Je suis surpris par votre attachement aux États-Unis, et vous devez savoir qu’ils n’ont ni alliés ni amis, ils n’ont que des intérêts. Les dictatures imposées en Amérique latine ont été instrumentalisées par leurs intérêts de domination, détruisant la vie et l’organisation sociale, culturelle et politique des peuples qui luttaient pour leur liberté et leur autodétermination. Nous, le peuple, résistons et luttons pour le droit d’être libres et souverains, et non une colonie des États-Unis.
Le gouvernement de Nicolás Maduro vit sous la menace des États-Unis, du blocus ; il suffit de penser aux forces navales dans les Caraïbes et au danger d’invasion de votre pays. Vous n’avez pas dit un mot, ou soutenez-vous l’ingérence de cette grande puissance contre le Venezuela ? Le peuple vénézuélien est prêt à affronter la menace.
Corina, je vous le demande. Pourquoi avez-vous appelé les États-Unis à envahir le Venezuela ? – Lorsque vous avez reçu l’annonce de votre attribution du prix Nobel de la paix, vous l’avez dédié à Trump. L’agresseur contre votre pays ment et accuse le Venezuela de trafic de drogue, un mensonge similaire à celui de George Bush, qui accusait Saddam Hussein de détenir des « armes de destruction massive ». Un prétexte pour envahir l’Irak et le piller, faisant des milliers de victimes, femmes et enfants. J’étais à Bagdad à la fin de la guerre, à l’hôpital pédiatrique, et j’ai vu les destructions et les morts perpétrées par ceux qui se proclament défenseurs de la liberté. La pire forme de violence est le mensonge.
N’oubliez pas, Corina, que le Panama a été envahi par les États-Unis, semant la mort et la destruction pour capturer un ancien allié, le général Noriega. L’invasion a fait 1 200 morts à Los Chorrillos. Aujourd’hui, les États-Unis tentent de reprendre le contrôle du canal de Panama. La liste des interventions américaines et de leurs souffrances en Amérique latine et dans le monde est longue.

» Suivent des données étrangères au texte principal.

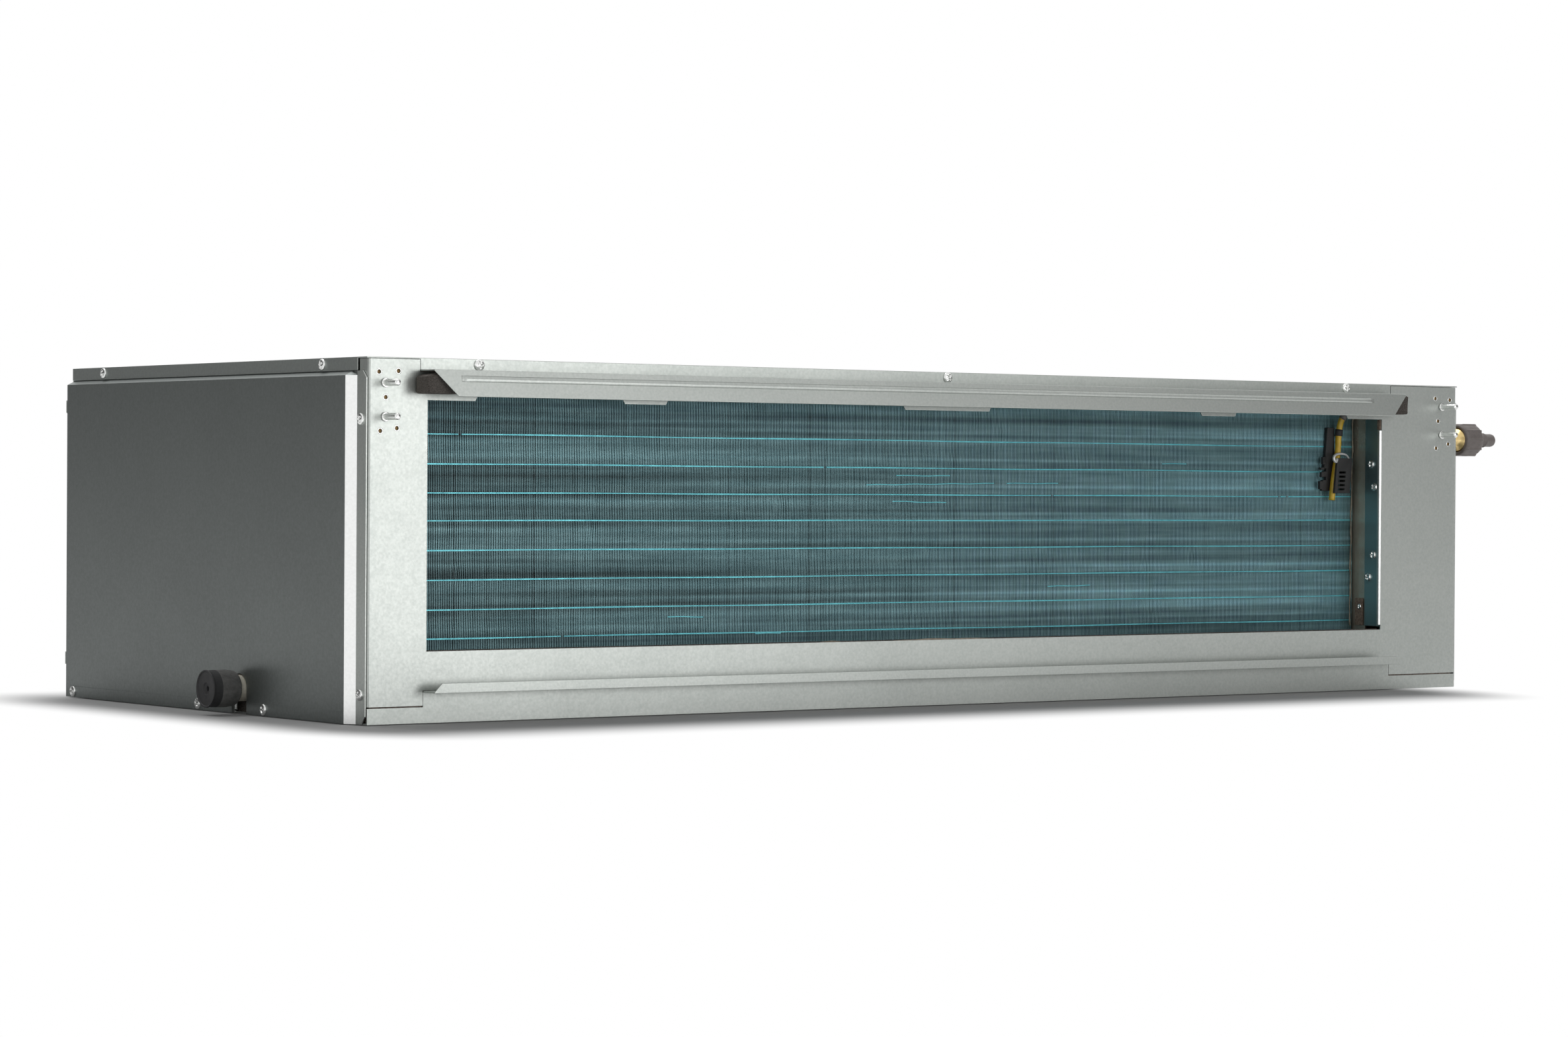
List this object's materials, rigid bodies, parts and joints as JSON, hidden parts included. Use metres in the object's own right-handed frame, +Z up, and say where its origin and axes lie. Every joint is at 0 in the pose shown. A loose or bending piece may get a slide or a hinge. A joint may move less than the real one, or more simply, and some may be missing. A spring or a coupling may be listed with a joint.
{
  "type": "ducted indoor unit",
  "caption": "Slim ducted indoor air unit: blowers behind a coil and drain pan in a folded zinc casing, with slide-out filters, control box and pipe connections.",
  "frame": {"origin": "centre of the folded casing's underside, without the pipes, plug and control box that stand out of it", "axes": "+X along the unit from the drain end to the pipe end, +Y from the supply outlet to the return inlet, +Z up"},
  "size_m": [1.2528, 0.4909, 0.26],
  "materials": {
    "galvanised": "galvanised sheet, fine grain",
    "zinc_bright": "bright zinc plate",
    "baffle_zinc": "dull zinc in the shade of the outlet",
    "fin_aluminium": "blue-green coated fins",
    "copper": "bare copper tube",
    "brass": "machined brass",
    "pan_foam": "moulded foam, matt brown",
    "seal_foam": "soft dark sealing foam",
    "spout_plastic": "cream moulded plastic",
    "rubber": "scuffed black rubber",
    "grey_plastic": "taupe-grey moulded plastic",
    "black_plastic": "black moulded plastic",
    "white_plastic": "off-white moulded plastic",
    "wheel_plastic": "dark grey moulded plastic",
    "sensor_yellow": "yellow cable sheath",
    "board_green": "lacquered circuit board",
    "motor_paint": "grey painted steel"
  },
  "bodies": {
    "casing": {"bottom_plate": "galvanised", "top_cover": "galvanised", "front_panel": "galvanised", "stud_left_upper": "zinc_bright", "stud_left_lower": "zinc_bright", "stud_right_upper": "zinc_bright", "stud_right_lower": "zinc_bright", "left_side_panel": "galvanised", "right_side_panel": "galvanised", "rear_panel": "galvanised", "filter_rail_lower": "galvanised", "filter_rail_upper": "galvanised", "outlet_seal_left": "seal_foam", "outlet_seal_right": "seal_foam", "coil_fins": "fin_aluminium", "coil_end_plate_left": "zinc_bright", "coil_end_plate_right": "zinc_bright", "side_baffle": "baffle_zinc", "lid_insulation": "pan_foam", "drain_pan": "pan_foam", "drain_spout": "spout_plastic", "fan_deck": "galvanised", "scroll_lower_left": "black_plastic", "scroll_upper_left": "black_plastic", "scroll_lower_right": "black_plastic", "scroll_upper_right": "black_plastic", "motor_body": "motor_paint", "motor_ring_left": "rubber", "motor_ring_right": "rubber", "motor_cradle": "galvanised", "motor_strap_left": "zinc_bright", "motor_strap_right": "zinc_bright", "pipe_bulkhead": "galvanised", "liquid_union": "brass", "gas_union": "brass", "gas_header": "copper", "gas_pipe": "copper", "expansion_valve": "brass", "valve_coil": "black_plastic", "distributor": "brass", "liquid_pipe": "copper", "drain_pump": "white_plastic", "float_switch": "white_plastic", "control_box": "galvanised", "cable_gland": "black_plastic", "control_board": "board_green", "terminal_block": "black_plastic", "sensor_clip_base": "black_plastic", "sensor_clip_cover": "black_plastic", "sensor_lead": "sensor_yellow"},
    "fan_rotor": {"fan_shaft": "zinc_bright", "fan_wheel_left": "wheel_plastic", "fan_wheel_right": "wheel_plastic"},
    "left_filter": {"filter_left": "black_plastic"},
    "right_filter": {"filter_right": "black_plastic"},
    "plug": {"drain_plug": "rubber"},
    "liquid_seal_nut": {"liquid_nut": "grey_plastic"},
    "gas_seal_nut": {"gas_nut": "grey_plastic"},
    "box_lid": {"control_box_lid": "galvanised"},
    "float": {"float_ring": "black_plastic"}
  },
  "joints": [
    {"name": "fan_spin", "type": "hinge", "parent": "casing", "child": "fan_rotor", "pos_m": [-0.0442, 0.102, 0.128], "axis": [1, 0, 0], "continuous": true},
    {"name": "filter_left_slide", "type": "slide", "parent": "casing", "child": "left_filter", "axis": [-1, 0, 0], "range_m": [0, 0.52]},
    {"name": "filter_right_slide", "type": "slide", "parent": "casing", "child": "right_filter", "axis": [1, 0, 0], "range_m": [0, 0.52]},
    {"name": "drain_plug_pull", "type": "slide", "parent": "casing", "child": "plug", "axis": [-1, 0, 0], "range_m": [0, 0.04]},
    {"name": "liquid_nut_pull", "type": "slide", "parent": "casing", "child": "liquid_seal_nut", "axis": [1, 0, 0], "range_m": [0, 0.03]},
    {"name": "gas_nut_pull", "type": "slide", "parent": "casing", "child": "gas_seal_nut", "axis": [1, 0, 0], "range_m": [0, 0.03]},
    {"name": "control_lid_pull", "type": "slide", "parent": "casing", "child": "box_lid", "axis": [1, 0, 0], "range_m": [0, 0.08]},
    {"name": "float_travel", "type": "slide", "parent": "casing", "child": "float", "axis": [0, 0, 1], "range_m": [0, 0.01]}
  ]
}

Les veines de l’Amérique latine sont encore ouvertes, comme le dit Eduardo Galiano. Je suis préoccupé par le fait que vous n’ayez pas dédié le prix Nobel à votre peuple, mais plutôt à l’agresseur des Vénézuéliens. Je crois, Corina, que vous devez analyser votre situation et savoir où vous en êtes, si vous n’êtes qu’un simple élément du colonialisme américain, soumis à ses intérêts dominants, ce qui ne peut jamais être bénéfique pour votre peuple. En tant qu’opposante au gouvernement Maduro, vos positions et vos choix génèrent beaucoup d’incertitude. Vous recourez au pire en appelant les États-Unis à envahir le Venezuela.
Ce qu’il faut garder à l’esprit, c’est que construire la paix exige beaucoup de force et de courage pour le bien de votre peuple, que je connais et que j’aime profondément. Là où autrefois il y avait des bidonvilles dans les collines, survivant dans la pauvreté et le dénuement, il y a aujourd’hui des logements décents, des soins de santé, une éducation et une culture. La dignité des gens ne s’achète ni ne se vend.
Corina, comme le dit le poète : « Marcheur, il n’y a pas de chemin, le chemin se fait en marchant.» Vous avez désormais l’opportunité d’œuvrer pour votre peuple et de construire la paix, et non de provoquer davantage de violence. On ne peut pas résoudre un mal par un autre plus grand. Nous n’aurons que deux maux et jamais de solution au conflit.
Ouvrez votre esprit et votre cœur au dialogue, à la rencontre avec votre peuple, videz la cruche de la violence et construisez la paix et l’unité au sein de votre peuple afin que la lumière de la liberté et de l’égalité puisse entrer.
Adolfo Pérez Esquivel, 12-10-25
(1) Adolfo Pérez Esquivel (Buenos Aires, 26 novembre 1931) est un militant, professeur, sculpteur et peintre argentin, connu pour sa défense des droits de l’homme et du droit à l’autodétermination des peuples, ainsi que pour son engagement dans la théologie de la libération.
En 1980, il a reçu le prix Nobel de la paix pour son engagement en faveur de la défense de la démocratie et des droits de l’homme par des moyens non violents contre les dictatures militaires en Amérique latine.